I think this is all pretty well known by everyone. The issue revolves around how fast the growth is occuring.

P.S. Your reference to MS Office is an excellent example. I often feel that ever since Office 95 the features have become more obscure and less worthwhile. How about those Office wizards? What a total waste of computing resources.

Cheers.



To: John who wrote (71158)3/4/2001 12:44:14 AM
From: compounder  Respond to of 99985
 
John, It seems you are missing where the growth in the NASDAQ is going to come from in the coming years. The box makers and microsoft have reached maturity and are going to grow at a slower rate going forward. Technology is not going away, and there will be new growth areas that are like MSFT, INTC, DELL etc. These areas are what we need to look for to get the gains going forward. I am looking at storage, wireless, broadband to be the categories that lead into the next years. They may not be new exactly but they still have lots of growth going forward. I also believe this is one of the things that is going to take us a while to get out of this bear market, new leadership.



To: John who wrote (71158)3/4/2001 8:23:19 AM
From: Richard Mazzarella  Read Replies (1) | Respond to of 99985
 
John, <<we're all asking, "now what?">> Consolidation and international sales? Maybe it's not really important to have any rational thinking to support a stock market? The stock market has become this country's most important product, 401k etc. The new age tulip, better than gold. Markets are over bought, then oversold. However, we only know that after the fact. IMO expect a sharp tech bounce.

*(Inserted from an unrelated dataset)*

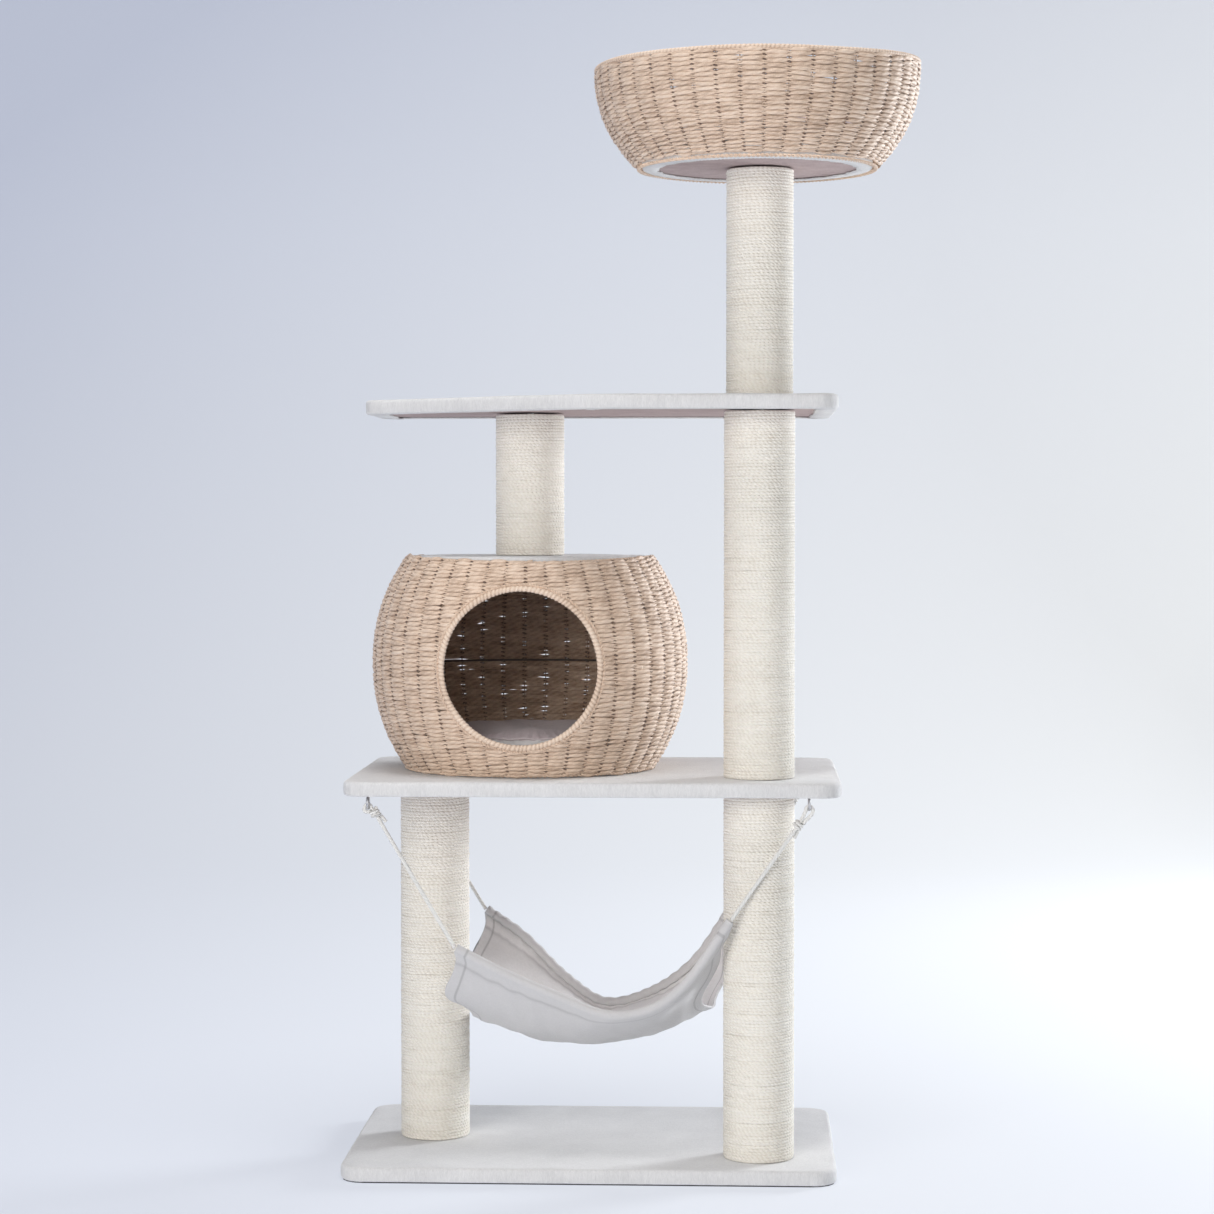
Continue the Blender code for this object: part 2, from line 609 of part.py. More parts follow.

To: John who wrote (71158)3/4/2001 12:42:29 PM
From: Dennis O'Bell  Read Replies (1) | Respond to of 99985
 
Re: Regarding the NASDAQ's prospects...

Average end user network bandwidth is still extremely limited, in the home it's like home PCs were with 8 bit processors. DSL and cable are an incremental improvement but there's enormous progress to be made to reach the performance comfort level that PCs enjoy.

I think this is a major gating factor for the next qualitative step forward, but surely not the only one. The whole internet "phenomena" was the result of countless things falling together, the result was a lot like mushrooms springing up after a rainstorm.